Media rights inflation. Streaming wars created bidding wars for live sports content, the last remaining genre that audiences watch in real time and can’t easily skip the ads. The NFL’s next deal, when it comes up for renewal, is expected to dwarf the current one.

Stadium economics. New and renovated venues generate premium revenue streams that older facilities simply can’t match: naming rights, seat licenses, luxury suites, year-round event hosting. The Las Vegas Raiders’ move to Allegiant Stadium is the clearest case study; the franchise’s value more than doubled in roughly five years as a direct result.

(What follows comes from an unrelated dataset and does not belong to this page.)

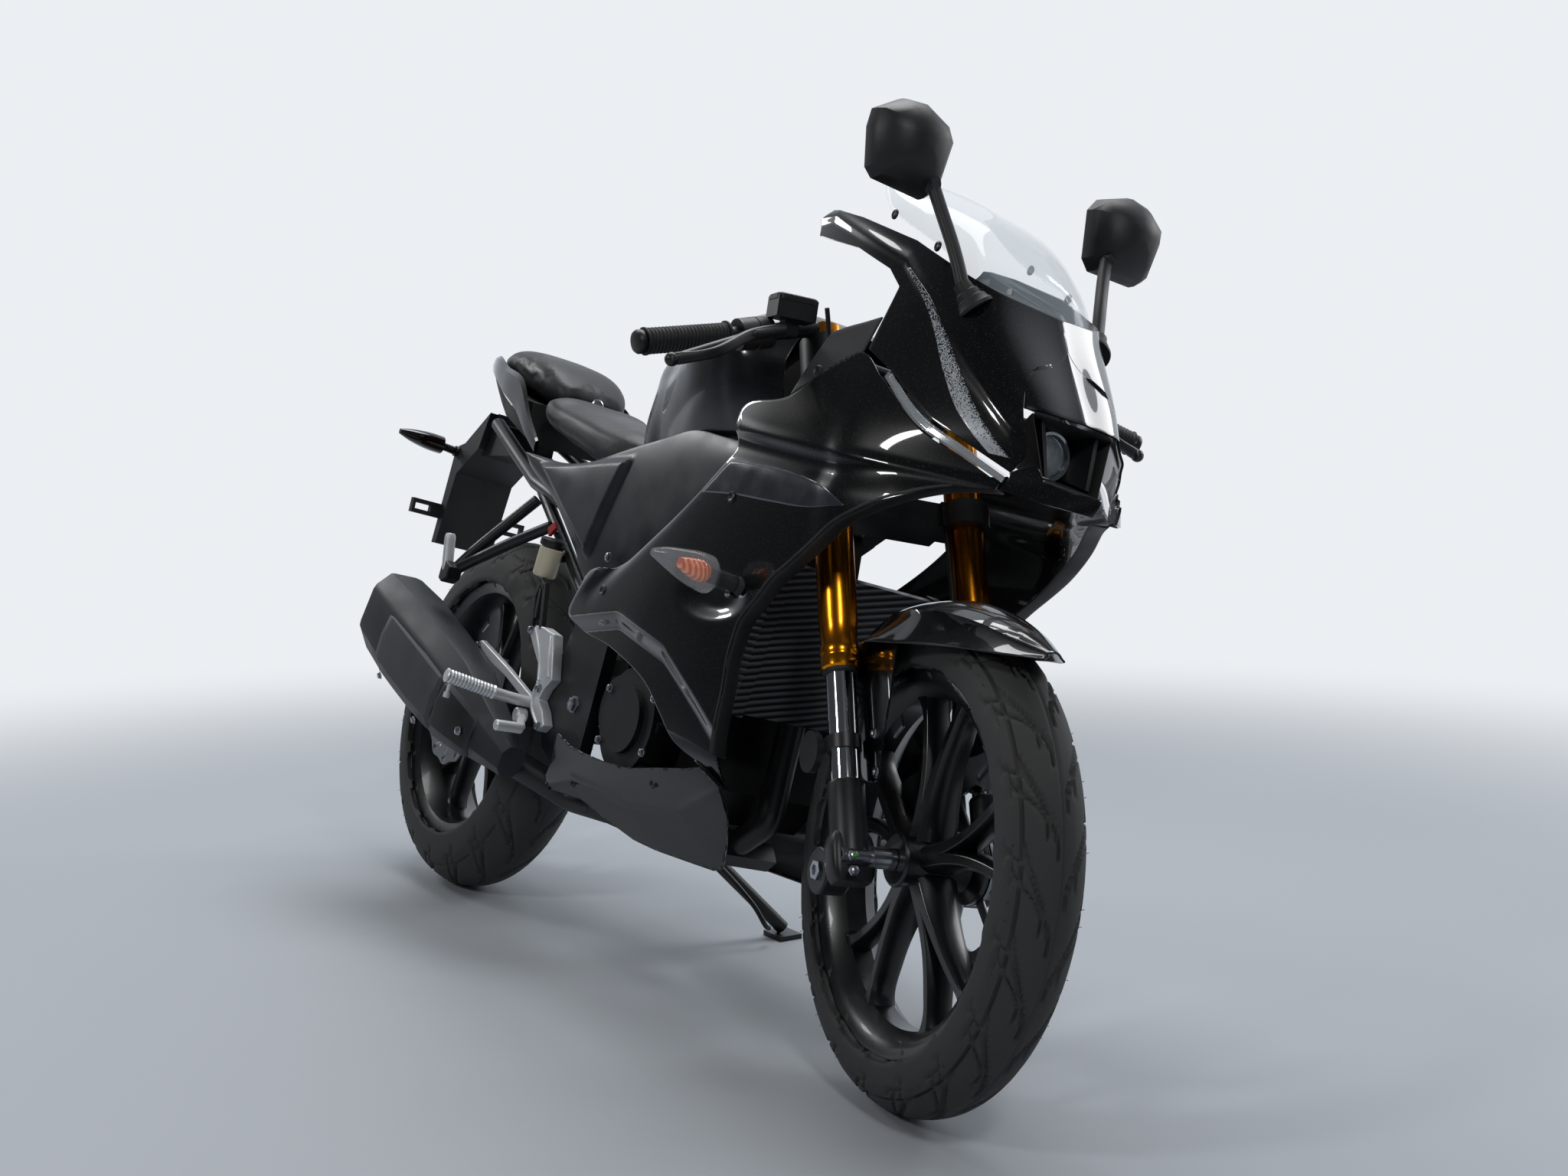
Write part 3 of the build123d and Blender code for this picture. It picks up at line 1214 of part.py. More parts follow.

Wealth concentration at the top. The number of individuals globally worth over $100 billion has grown dramatically in recent years. Sports franchises, particularly those with structural barriers to entry like NFL team licenses, are finite assets. When the universe of potential buyers grows faster than the supply of trophies for sale, prices go up.

The investor takeaway

For the entrepreneurs and angel investors who follow DailyDime, sports franchise investing has historically been one of the most consistent long-term wealth builders available to the ultra-wealthy, though the entry point is obviously the limiting factor.

That said, the broader lesson applies everywhere: scarcity plus growing demand plus recurring cash flows equals compounding value. The NFL understood this formula decades ago and built a business model around it.

The Cowboys are worth $13 billion not because Jerry Jones got lucky, but because he bought a scarce asset in a league that engineered every rule to make all of its franchises more valuable over time.

That’s not football. That’s private equity with a scoreboard.